_THE PROBLEM_
Quote exactly, and only, the lines from the one with "# helper meshes that no object uses any more" down to the one with "obj.matrix_world = Matrix.Identity(4)", both included.

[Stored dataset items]
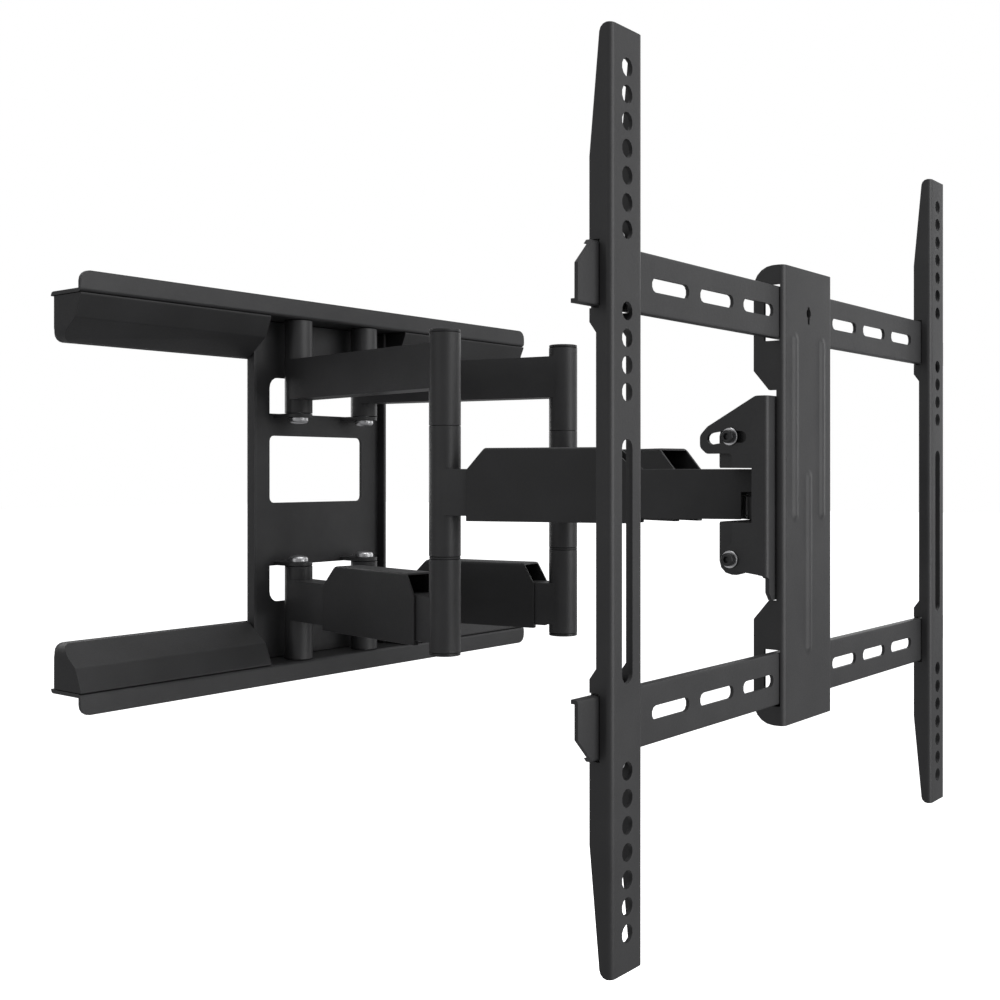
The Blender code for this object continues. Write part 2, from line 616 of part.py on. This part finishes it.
bar_screw = recipe(rod((0, 104), 2.7, B(6.4), B(10.5), "Y", 12),
                   add=[rod((0, 104), 5.5, B(9.0), B(11.8), "Y", 16)])
piece("crossbar_screw_top", bar_screw, "zinc", "head")
piece("crossbar_screw_bottom", flipped(bar_screw, MIRROR_Z), "zinc", "head")

# ------------------------------------------------------------------ television brackets
X = -BRACKET_X
tv_section = rounded(
    [(X - 13.5, B(0)), (X + 13.5, B(0)), (X + 13.5, B(15)), (X + 11.5, B(15)), (X + 11.5, B(2)),
     (X - 11.5, B(2)), (X - 11.5, B(15)), (X - 13.5, B(15))], {0: 3.0, 1: 3.0})
half_side = [(B(8.3), 77.0), (B(12.0), 82.0), (B(12.0), 88.3), (B(6.3), 88.3), (B(6.3), 119.7),
             (B(12.0), 119.7), (B(12.0), 158.0), (B(6.2), BRACKET_TOP)]
tv_side = rounded(
    [(B(-4), -BRACKET_TOP)] + [(u, -v) for u, v in reversed(half_side)] + half_side
    + [(B(-4), BRACKET_TOP)], {1: 4.0, 16: 4.0}, n=3)
tv_holes = [circle(X, s * (125 + HOLE_PITCH * i), HOLE_R, 12) for s in (-1, 1) for i in range(7)]
tv_holes += [circle(X, 50 + HOLE_PITCH * i, HOLE_R, 12) for i in range(4)]
tv_holes += [stadium(X, -84.6 + HOLE_R, X, 28.4 - HOLE_R, HOLE_R, 7)]
tv_bracket = recipe(prism(tv_section, -BRACKET_TOP - 5, BRACKET_TOP + 5, "XY"),
                    keep=[prism(tv_side, X - 18, X + 18, "YZ")],
                    cut=[prism(tv_holes, B(-3), B(4.5), "XZ")])
# Each clamp plate hooks behind the crossbar and is drawn up by one screw.
CLAMP_Z = (84.0, 127.0)
SCREW_Z = 122.2
clamp = prism([rounded(rect(X - 11.2, CLAMP_Z[0], X + 11.2, CLAMP_Z[1]), {0: 2, 1: 2, 2: 2, 3: 2}, n=2),
               circle(X, SCREW_Z, 2.3, 12)], B(11.1), B(12.8), "XZ")
clamp_screw = recipe(rod((X, SCREW_Z), 2.0, B(2.3), B(14.0), "Y", 12),
                     add=[rod((X, SCREW_Z), 3.4, B(13.1), B(15.3), "Y", 16)])
for side, mirror in (("left", Matrix.Identity(4)), ("right", MIRROR_X)):
    on = "bracket_" + side
    piece("tv_bracket_" + side, flipped(tv_bracket, mirror), "steel", on)
    for level, tip in (("upper", mirror), ("lower", mirror @ MIRROR_Z)):
        piece("bracket_clamp_%s_%s" % (level, side), moved(clamp, tip), "steel", on)
        piece("clamp_screw_%s_%s" % (level, side), flipped(clamp_screw, tip), "zinc", on)

# helper meshes that no object uses any more
for _me in list(bpy.data.meshes):
    if _me.users == 0:
        bpy.data.meshes.remove(_me)
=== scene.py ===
"""Looks of the full motion TV wall mount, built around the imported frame."""

import json
import math
import bpy
import bmesh
from mathutils import Matrix, Vector


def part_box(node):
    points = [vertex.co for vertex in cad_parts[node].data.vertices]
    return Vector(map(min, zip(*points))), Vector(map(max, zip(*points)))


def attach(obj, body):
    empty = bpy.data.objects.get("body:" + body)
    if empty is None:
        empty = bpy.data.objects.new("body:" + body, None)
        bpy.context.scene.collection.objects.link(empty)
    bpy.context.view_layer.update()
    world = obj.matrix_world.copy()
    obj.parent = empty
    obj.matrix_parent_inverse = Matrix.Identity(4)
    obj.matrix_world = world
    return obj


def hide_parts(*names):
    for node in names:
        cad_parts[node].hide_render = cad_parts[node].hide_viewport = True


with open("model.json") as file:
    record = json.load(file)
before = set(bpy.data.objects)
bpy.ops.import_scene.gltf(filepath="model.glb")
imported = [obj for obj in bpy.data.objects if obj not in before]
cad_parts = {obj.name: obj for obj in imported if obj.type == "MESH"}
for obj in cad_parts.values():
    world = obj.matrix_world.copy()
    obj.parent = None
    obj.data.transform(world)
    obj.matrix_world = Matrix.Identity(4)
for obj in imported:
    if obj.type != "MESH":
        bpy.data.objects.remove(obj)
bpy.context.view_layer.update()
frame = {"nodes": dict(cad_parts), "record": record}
BODY_OF = {n: b for b, ns in frame["record"]["behaviour"]["bodies"].items() for n in ns}
SLOT_OF = {s["node"]: s["material_slot"] for s in frame["record"]["subparts"]}


# ------------------------------------------------------------------ materials
def node_material(name):
    mat = bpy.data.materials.new(name)
    mat.use_nodes = True
    tree = mat.node_tree
    shader = next(n for n in tree.nodes if n.type == "BSDF_PRINCIPLED")
    coords = tree.nodes.new("ShaderNodeTexCoord")
    return mat, tree, shader, coords


def noise(tree, coords, scale, detail=2.0, rough=0.5):
    n = tree.nodes.new("ShaderNodeTexNoise")
    n.inputs["Scale"].default_value = scale
    n.inputs["Detail"].default_value = detail
    n.inputs["Roughness"].default_value = rough
    tree.links.new(coords.outputs["Object"], n.inputs["Vector"])
    return n


def ramp(tree, source, lo, hi, a, b):
    """Map a 0-1 signal onto a pair of values or colours."""
    r = tree.nodes.new("ShaderNodeValToRGB")
    r.color_ramp.elements[0].position = lo
    r.color_ramp.elements[1].position = hi
    r.color_ramp.elements[0].color = (*a, 1) if isinstance(a, tuple) else (a, a, a, 1)
    r.color_ramp.elements[1].color = (*b, 1) if isinstance(b, tuple) else (b, b, b, 1)
    tree.links.new(source, r.inputs["Fac"])
    return r


def bump(tree, layers):
    """Chain of bumps; each layer is (height socket, strength, distance)."""
    last = None
    for height, strength, distance in layers:
        b = tree.nodes.new("ShaderNodeBump")
        b.inputs["Strength"].default_value = strength
        b.inputs["Distance"].default_value = distance
        tree.links.new(height, b.inputs["Height"])
        if last is not None:
            tree.links.new(last.outputs["Normal"], b.inputs["Normal"])
        last = b
    return last


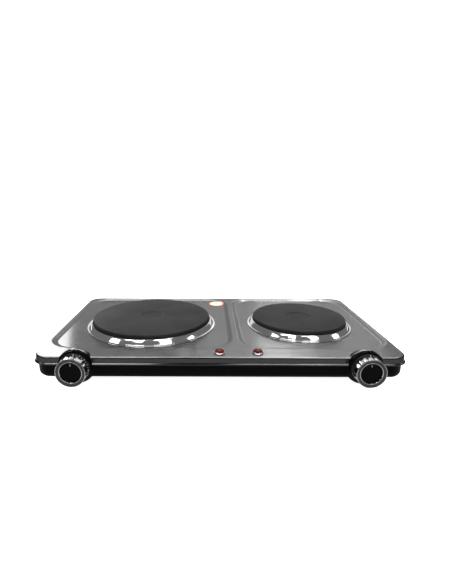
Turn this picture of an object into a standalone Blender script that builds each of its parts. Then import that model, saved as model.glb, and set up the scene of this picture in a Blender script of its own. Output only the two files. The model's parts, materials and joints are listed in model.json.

_TASK ANSWER_
# helper meshes that no object uses any more
for _me in list(bpy.data.meshes):
    if _me.users == 0:
        bpy.data.meshes.remove(_me)
=== scene.py ===
"""Looks of the full motion TV wall mount, built around the imported frame."""

import json
import math
import bpy
import bmesh
from mathutils import Matrix, Vector


def part_box(node):
    points = [vertex.co for vertex in cad_parts[node].data.vertices]
    return Vector(map(min, zip(*points))), Vector(map(max, zip(*points)))


def attach(obj, body):
    empty = bpy.data.objects.get("body:" + body)
    if empty is None:
        empty = bpy.data.objects.new("body:" + body, None)
        bpy.context.scene.collection.objects.link(empty)
    bpy.context.view_layer.update()
    world = obj.matrix_world.copy()
    obj.parent = empty
    obj.matrix_parent_inverse = Matrix.Identity(4)
    obj.matrix_world = world
    return obj


def hide_parts(*names):
    for node in names:
        cad_parts[node].hide_render = cad_parts[node].hide_viewport = True


with open("model.json") as file:
    record = json.load(file)
before = set(bpy.data.objects)
bpy.ops.import_scene.gltf(filepath="model.glb")
imported = [obj for obj in bpy.data.objects if obj not in before]
cad_parts = {obj.name: obj for obj in imported if obj.type == "MESH"}
for obj in cad_parts.values():
    world = obj.matrix_world.copy()
    obj.parent = None
    obj.data.transform(world)
    obj.matrix_world = Matrix.Identity(4)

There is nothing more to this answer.